Pour interpréter son rôle, Jacques Roman. Lui non plus n’est plus à (re)présenter. Il doit à sa large expérience d’endosser le rôle du “Patron“, du Maître, de son maître à lui. A plus de 62 ans, après des dizaines de mises en scène, d’innombrables rôles sur scène ou au cinéma, des réflexions intenses sur le théâtre, des recueils de poésie et des journaux, aussi explicitement intimes que cryptés, et fort de son expérience d’enseignant de théâtre, le tour était enfin venu pour Jacques Roman de prendre la place de son maître. S’il ne s’agit pourtant pas d’imiter Jouvet, inimitable, et tâche sacrilège. Roman incarne le “Patron“ davantage comme un passeur de sentiments, de sentiments authentiques sur scène autant que dans la vie : re-présenter dans le sens de répéter ce que ses maîtres lui ont répété. Et Roman de reconnaître que jouer Jouvet est la marque du destin : sa carrière théâtrale avait débuté sous la direction d’une comédienne qui était élève de Jouvet en 1940. Eloge de la transmission…

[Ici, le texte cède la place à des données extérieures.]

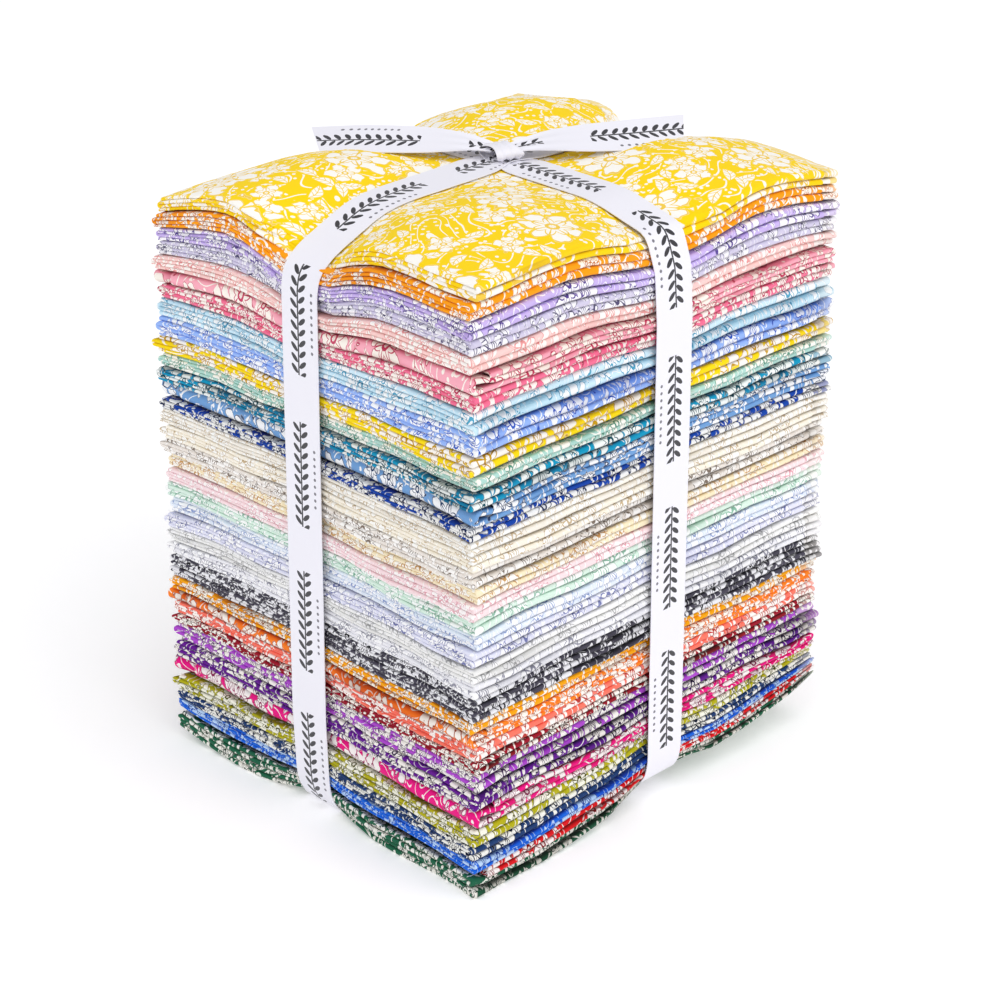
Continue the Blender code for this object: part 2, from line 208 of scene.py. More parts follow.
def linear(hex_colour):
    """The linear colour of an sRGB hex colour, with an alpha of 1."""
    channels = [int(hex_colour[i:i + 2], 16) / 255 for i in (1, 3, 5)]
    return [c / 12.92 if c <= 0.04045 else ((c + 0.055) / 1.055) ** 2.4 for c in channels] + [1.0]


def add(tree, kind, inputs=None, **settings):
    """Add a node with its settings. An input is a value, or the socket that feeds it, or the node whose
    first output feeds it.
    """
    node = tree.nodes.new(kind)
    for name, value in settings.items():
        setattr(node, name, value)
    for key, value in (inputs or {}).items():
        source = value.outputs[0] if isinstance(value, bpy.types.Node) else value
        if isinstance(source, bpy.types.NodeSocket):
            tree.links.new(source, node.inputs[key])
        else:
            node.inputs[key].default_value = source
    return node


def new_tree(name, kind, inputs, outputs):
    """A node group with named sockets, the sockets that feed it, and its output node."""
    tree = bpy.data.node_groups.new(name, kind)
    for direction, sockets in (("INPUT", inputs), ("OUTPUT", outputs)):
        for socket_name, socket_kind in sockets:
            tree.interface.new_socket(socket_name, in_out=direction, socket_type=socket_kind)
    return tree, add(tree, "NodeGroupInput").outputs, add(tree, "NodeGroupOutput")


def new_material(name, values):
    """A material with values set on its shader, and its node tree and shader."""
    material = bpy.data.materials.new(name)
    material.use_nodes = True
    shader = material.node_tree.nodes["Principled BSDF"]
    for socket, value in values.items():
        shader.inputs[socket].default_value = value
    return material, material.node_tree, shader


def new_object(name, data):
    """An object with the given mesh, camera or light, linked to the scene."""
    made = bpy.data.objects.new(name, data)
    bpy.context.scene.collection.objects.link(made)
    return made


def ramp(value, start, length, most=1.0):
    """A straight rise from 0 at the start to 1 a length further on, and past that as far as most."""
    return np.clip((value - start) / length, 0.0, most)


def ease(value):
    """A smooth step from 0 to 1."""
    value = np.clip(value, 0.0, 1.0)
    return value * value * (3 - 2 * value)


# ---------------------------------------------------------------- how the stack settles


def zone(distance, crest, edge):
    """Distance from the ribbon's line as a zone number: 0 under it, 1 at the crest and 2 at the edge."""
    rise = ramp(distance, BAND, crest - BAND)
    fall = ramp(distance, crest, edge - crest)
    return np.sin(rise * math.pi / 2) + fall ** 1.7


def ribbon_zones(x, y):
    """The zone numbers of places on the stack, along X and along Y."""
    edge_x = HALF_X - np.sign(x - RIBBON_X) * RIBBON_X
    edge_y = HALF_Y - np.sign(y - RIBBON_Y) * RIBBON_Y
    return zone(np.abs(x - RIBBON_X), TOP_CREST_X, edge_x), zone(np.abs(y - RIBBON_Y), TOP_CREST_Y, edge_y)


def over_grid(zone_x, zone_y, heights):
    """Height in metres at places given as zones, blended between the heights of the zones."""
    total = np.zeros_like(zone_x)
    for (i, j), height in heights.items():
        share = np.clip(1 - np.abs(zone_x - i), 0, 1) * np.clip(1 - np.abs(zone_y - j), 0, 1)
        total += share * height
    return total * MM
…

Les larmes de Jouvet : séduction ou reproche ?
La relation de Roman à Jouvet, à moins que ce ne soit le contraire, n’est pas la seule donnée troublante de la pièce. Plus que la relation, en abyme, qu’entretient Elvire avec Dom Juan, il y a surtout la relation entre Claudia (interprétée par Isabelle Caillat) et son professeur de théâtre. Le spectacle se plaît à brouiller ces différents niveaux. Au fur et à mesure des recommandations exigeantes de Louis Jouvet, on ne sait plus qui parle à qui : est-ce le personnage Jouvet qui s’adresse à son élève ? ou au public ? est-ce le comédien Roman qui interpelle le public ou les gens de théâtre ? est-ce le personnage Elvire qui tente de persuader Dom Juan ? Elvire qui parle à Jouvet ? ou Claudia qui s’adresse à Jouvet ? A moins que ce ne soit Jouvet, qui s’entend à travers Molière s’adresser à son élève ? Dans le contexte historique, qui introduit en voix off chaque jour de répétition dans ces années 1940, et dans le contexte particulier d’une élève juive qui sera dénoncée à la Gestapo la même année, cette dernière interprétation porte : Jouvet, qui, suite à l’arrestation de son élève, quitte la France pour une tournée en Amérique latine – alors que les Allemands l’ont nommé directeur des théâtres nationaux français ! -, ne voudrait-il pas exhorter Claudia à se sauver ? A moins que Claudia, personnage figé la plupart de la pièce, ne joue aussi la statue du Commandeur, venue reprocher à Dom Juan-Jouvet on ne sait quelque affaire du passé (sentimentale ? remords ? regret ?). Et que Jouvet revit à travers les larmes de Jacques Roman au premier plan. Troublantes émotions…

« Elvire Jouvet 40 »
Photo Mario Del Curto

La vérité du personnage n’aura pas lieu
Plus les certitudes se brouillent quant à l’attribution des rôles de chacun, plus le rideau noir se rapproche du public, découpant le plateau en tranches, réduisant l’espace du jeu à une portion de plus en plus congrue, comme si les personnages évoluaient en équilibre sur l’avant-scène, plus la vérité semble devoir éclater. Cependant, quand le spectateur croit pouvoir la saisir, quand la densité des signes est telle qu’elle devient réseau, lorsqu’enfin les raisons du harcèlement devenu insupportable du tyran Jouvet se font imminentes, le dernier acte déçoit cette attente. Il se rejoue à l’arrière de la scène. Le rideau a repris sa place initiale, tout au fond. Jouvet, pour la première fois assis, a finalement endossé le rôle du gestapiste (maintenant, est-ce lui le Commandeur venu chercher une âme ?), long manteau noir, borsalino corbeau tombant sur son front. Il est trop tard. La vérité n’éclatera pas, le spectateur ne percera pas Jouvet à jour, Claudia n’est pas parvenue à restituer le sentiment vrai d’Elvire. Dans sa tête, Jouvet conçoit-il son exigence comme un échec personnel ? Il faut exiger l’impossible, même si l’on ne parvient jamais à l’atteindre, avait-il d’emblée annoncé.

Une leçon tout de même ?
Au final, dans la fausse modestie de sa mise en scène, Miguel Fernandez-V. parvient à donner du mouvement à la pièce de Brigitte Jaques. Une tension toujours perceptible durant le spectacle, grâce au jeu des comédiens, toujours à l’écoute, en attente du mot qui leur permettrait d’enfin cerner le propos du “Patron“, ses motivations. Ils sont suspendus, comme le spectateur, à la merci de la moindre étincelle, du moindre éclat.
Exécution capitale, leçon de théâtre nécessaire, sur l’art du comédien et surtout sur le théâtre en tant que lieu, de parole comme de rassemblement, cet Elvire Jouvet 40 questionne et rend le spectateur à la fois plus intelligent et plus humble. Miguel Fernandez savait très bien ce que ce texte exigeait de son public. Ce qu’il réussit là touche une audience plus large (la preuve à Vidy, où Elvire Jouvet 40 a été d’abord montré), car il est parvenu à donner une leçon aussi grave que divertissante.